WORK TO COMPLETE: Write each line out again exactly as written.

BEGIN DATA PROVIDED

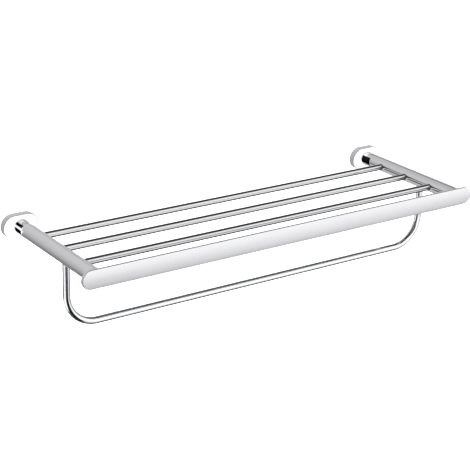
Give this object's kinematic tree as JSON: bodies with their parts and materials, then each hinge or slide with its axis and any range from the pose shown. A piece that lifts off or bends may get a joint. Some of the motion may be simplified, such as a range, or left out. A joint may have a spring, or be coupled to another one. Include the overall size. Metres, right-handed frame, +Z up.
{
  "type": "towel rack with shelf",
  "caption": "Wall-hung towel rack: a shelf of slim rods between two round arms on wall posts, with a flat round-ended front rail and a bent towel bar below.",
  "frame": {"origin": "on the wall, midway between the arms, at the height of the arms' centre lines", "axes": "+X along the front rail to the right seen from the front, +Y into the wall, +Z up"},
  "size_m": [0.608, 0.2062, 0.1127],
  "materials": {
    "polished_chrome": "polished chrome plate",
    "satin_chrome": "satin chrome plate, softly reflecting",
    "plated_steel": "zinc-plated steel, hidden",
    "screw_steel": "stainless steel set screws"
  },
  "bodies": {
    "root": {"wall_bracket_left": "plated_steel", "wall_bracket_right": "plated_steel", "rosette_left": "satin_chrome", "rosette_right": "satin_chrome", "post_left": "polished_chrome", "post_right": "polished_chrome", "arm_left": "satin_chrome", "arm_right": "satin_chrome", "shelf_rod_rear": "polished_chrome", "shelf_rod_middle": "polished_chrome", "shelf_rod_front": "polished_chrome", "front_rail": "satin_chrome", "rail_spigots": "plated_steel", "towel_bar": "polished_chrome", "bar_end_pins": "plated_steel", "arm_screws": "plated_steel", "arm_screw_washers": "plated_steel", "rosette_set_screws": "screw_steel", "rod_set_screws": "screw_steel", "rail_set_screws": "screw_steel"}
  },
  "joints": []
}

END DATA PROVIDED

ANSWER TO THIS EXERCISE:
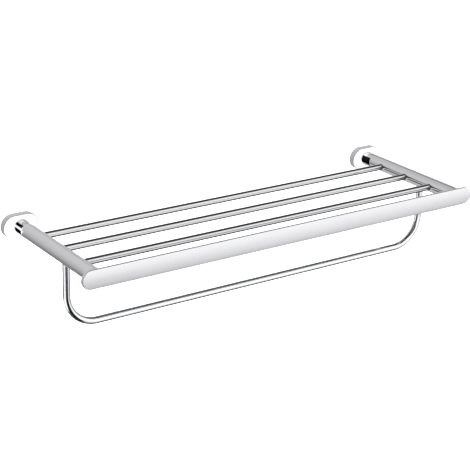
Give this object's kinematic tree as JSON: bodies with their parts and materials, then each hinge or slide with its axis and any range from the pose shown. A piece that lifts off or bends may get a joint. Some of the motion may be simplified, such as a range, or left out. A joint may have a spring, or be coupled to another one. Include the overall size. Metres, right-handed frame, +Z up.
{
  "type": "towel rack with shelf",
  "caption": "Wall-hung towel rack: a shelf of slim rods between two round arms on wall posts, with a flat round-ended front rail and a bent towel bar below.",
  "frame": {"origin": "on the wall, midway between the arms, at the height of the arms' centre lines", "axes": "+X along the front rail to the right seen from the front, +Y into the wall, +Z up"},
  "size_m": [0.608, 0.2062, 0.1127],
  "materials": {
    "polished_chrome": "polished chrome plate",
    "satin_chrome": "satin chrome plate, softly reflecting",
    "plated_steel": "zinc-plated steel, hidden",
    "screw_steel": "stainless steel set screws"
  },
  "bodies": {
    "root": {"wall_bracket_left": "plated_steel", "wall_bracket_right": "plated_steel", "rosette_left": "satin_chrome", "rosette_right": "satin_chrome", "post_left": "polished_chrome", "post_right": "polished_chrome", "arm_left": "satin_chrome", "arm_right": "satin_chrome", "shelf_rod_rear": "polished_chrome", "shelf_rod_middle": "polished_chrome", "shelf_rod_front": "polished_chrome", "front_rail": "satin_chrome", "rail_spigots": "plated_steel", "towel_bar": "polished_chrome", "bar_end_pins": "plated_steel", "arm_screws": "plated_steel", "arm_screw_washers": "plated_steel", "rosette_set_screws": "screw_steel", "rod_set_screws": "screw_steel", "rail_set_screws": "screw_steel"}
  },
  "joints": []
}